The question how that period of cultural splendor between 650 and 480 B.C. came about is not easy to answer. The Spartans lived under the same conditions as other Greeks on the mainland, for example the Corinthians and the Athenians. It was a period of new contacts with the superior cultures of the Near East and Egypt, which influenced all these Greek city states. During this "orientalizing" period Sparta developed a special relationship with the island of Samos. Samos became the Spartan "door" to the East. Artists from Samos, such as the famous architect and bronze worker Theodoros, came to Sparta (between 575-550 B.C.) to implement an important state commission: the construction of a new building for the assembly of the people. Artists from Sparta travelled to Samos and even settled there. A lively exchange, from which the Spartans greatly benefited, can be adduced as the main catalytic agent for the cultural achievements of the Spartans in this early period.

The bronze water container, hydria in Greek, which has recently come to enrich the collection of the Museum of Fine Arts is a fine and exceptionally well-preserved example of a kind of bronze vessel in which the Spartan or Laconian bronze workers of the above mentioned period specialized. The Greeks drank their wine mixed with water; so a hydria was an essential part of the equipment for their drinking-parties (symposia). Laconian bronze water containers of this kind have been discovered, often in a fragmentary state, in the graves of the local nobilities in many countries, including Italy, Switzerland, Yugoslavia and Hungary. The Hungarian example, found in the tomb of a Skythian chieftain near Ártánd, not far from the Rumanian border in the Carpathian basin, is in the collection of the Hungarian National Museum in Budapest. It reached Ártánd from Sparta in the sixth century B.C., by an overland route through Yugoslavia or by the Adriatic Sea. The exact find place of the "new" hydria in the Museum of Fine Arts is regrettably unknown, but an alleged provenance from "the area of the Black Sea", as indicated by the art dealer from whom it was bought, is not improbable nor without interest.

At the rim of this hydria two human heads, one at each side of the vertical handle attract our attention. At first glance they appear to be applied as separate pieces, but on closer examination they turn out to be linked to the handle by arms running underneath the overlapping rim. So they were cast in one piece with the handle. It should be stressed that human heads at the rim of a hydria are hitherto unique: where any heads are found they are usually animal heads, such as those of lions or rams or snakes. The style of these human heads, with their flat skull, low forehead under a straight band, big eyes under heavy, notched eyebrows, thick lips and rounded chin, can be compared with a known bronze head found in Olympia, though attributed, with good arguments, to a Samian workshop.
There are also terracotta figurines found on Samos itself, which seem to be rather close in style to the heads on this hydria.

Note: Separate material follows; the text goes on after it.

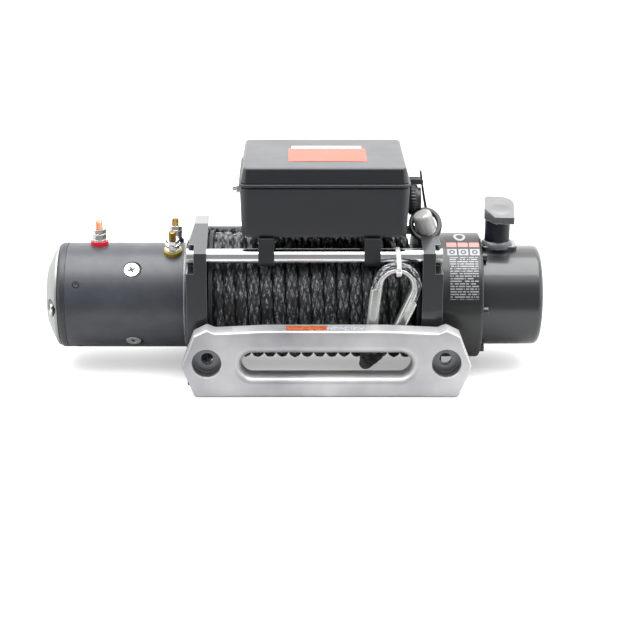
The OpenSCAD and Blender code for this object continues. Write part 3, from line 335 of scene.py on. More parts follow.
def lathe(profile: Array | list, turns: int, caps: bool = False) -> Skin:
    """Turns a profile round the local X axis.

    A point (x, r) of the profile becomes (x, r cos a, r sin a) for each angle a.

    Args:
        profile: Points (x, r) in order.
        turns: Steps round the axis.
        caps: Whether the first and the last ring are closed with a flat face.

    Returns:
        The surface.
    """
    x, r = np.asarray(profile, float).T[..., None]
    a = ring_angles(turns + 1)
    points = np.stack(np.broadcast_arrays(x, r * np.cos(a), r * np.sin(a)), 2)
    return Skin.grid(points, caps)


def sweep(path: Array, section: Array, side: Array, uv: Array | None = None) -> Skin:
    """Carries a section along a path and closes both ends.

    At each point of the path the section's first coordinate runs along the side direction, made
    square to the path, and its second along the path's direction crossed with that.

    Args:
        path: Points of the path.
        section: Points (a, b) of the section, for the whole path or for each of its points.
        side: Direction of the section's first coordinate.
        uv: The map, if it isn't the plain one.

    Returns:
        The surface.
    """
    along = unit(np.gradient(path, axis=0))
    side = np.broadcast_to(np.asarray(side, float), path.shape)
    side = unit(side - (side * along).sum(1, keepdims=True) * along)
    up = np.cross(along, side)
    section = np.broadcast_to(section, (len(path),) + section.shape[-2:])
    points = path[:, None] + section[..., :1] * side[:, None] + section[..., 1:2] * up[:, None]
    return Skin.grid(points, True, uv)


def rounded_box_ring(width: float, depth: float, radius: float, steps: int) -> Array:
    """Closed outline of a rectangle with round corners, anticlockwise.

    Args:
        width: Size along x.
        depth: Size along y.
        radius: Corner radius.
        steps: Points in each corner.

    Returns:
        Points (x, y), the last the same as the first.
    """
    w, d = width / 2, depth / 2
    return close_ring(round_corners([[w, -d], [w, d], [-w, d], [-w, -d]], radius, steps))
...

The relationship with Samos is significant, as noted above. The style of the human heads of this hydria also turns out to be indicative for dating: it suggests that the hydria was made in the years around 625-615 B.C. At the lower attachment of the vertical handle we see the forepart of a lion flanked by a snake on each side. The snakes turn away from the viewer, their bodies outstretched in a curving line on the shoulder of the vase. The three animals serve both as reinforcement for the handle and as an embellishment.
The rather aggressive attitude of the lion may, moreover, be understood as a device for averting evil, while the snakes might seem equally threatening to a thief or other foreign intruder. The style of the lions head, with its broad skull and short muzzle, its deep carving and setting of the eyes between heavy eyelids and brows, and the straight wrinkle emerging from between the eyes over the forehead, represents a type which we know from Laconian lions dating to the last quarter of the seventh century B.C.
The other elements of the decoration and the shape, such as the broad body of the vase (largest diameter 37.8 cm) which is almost the same as its height (40.0 cm), the short and heavy shape of the grips, and the low, flaring foot, all contribute to the impression that we have before us a hydria which indeed belongs to the earliest production phase of such bronze vessels in Greece, as indicated above. As for the attribution, it might be clear that a Laconian workshop would have the most convincing claim, but there is the problem of Samos: we cannot exclude, mainly because of style of the human heads at the rim, the possibility that the vase is a product of that innovative centre. At present too little of the island's early bronze production has been preserved for us to decide. The strong economic and artistic ties between Samos and Sparta (Laconia) in that early period make it all the more difficult to attribute a vase like our hydria to one side or the other. Perhaps the alleged provenance, the region of the Black Sea, may give us a hint: the Greek colonies on the coast of the Black Sea traditionally belonged to an East Greek sphere of influence and Samos formed part of this world.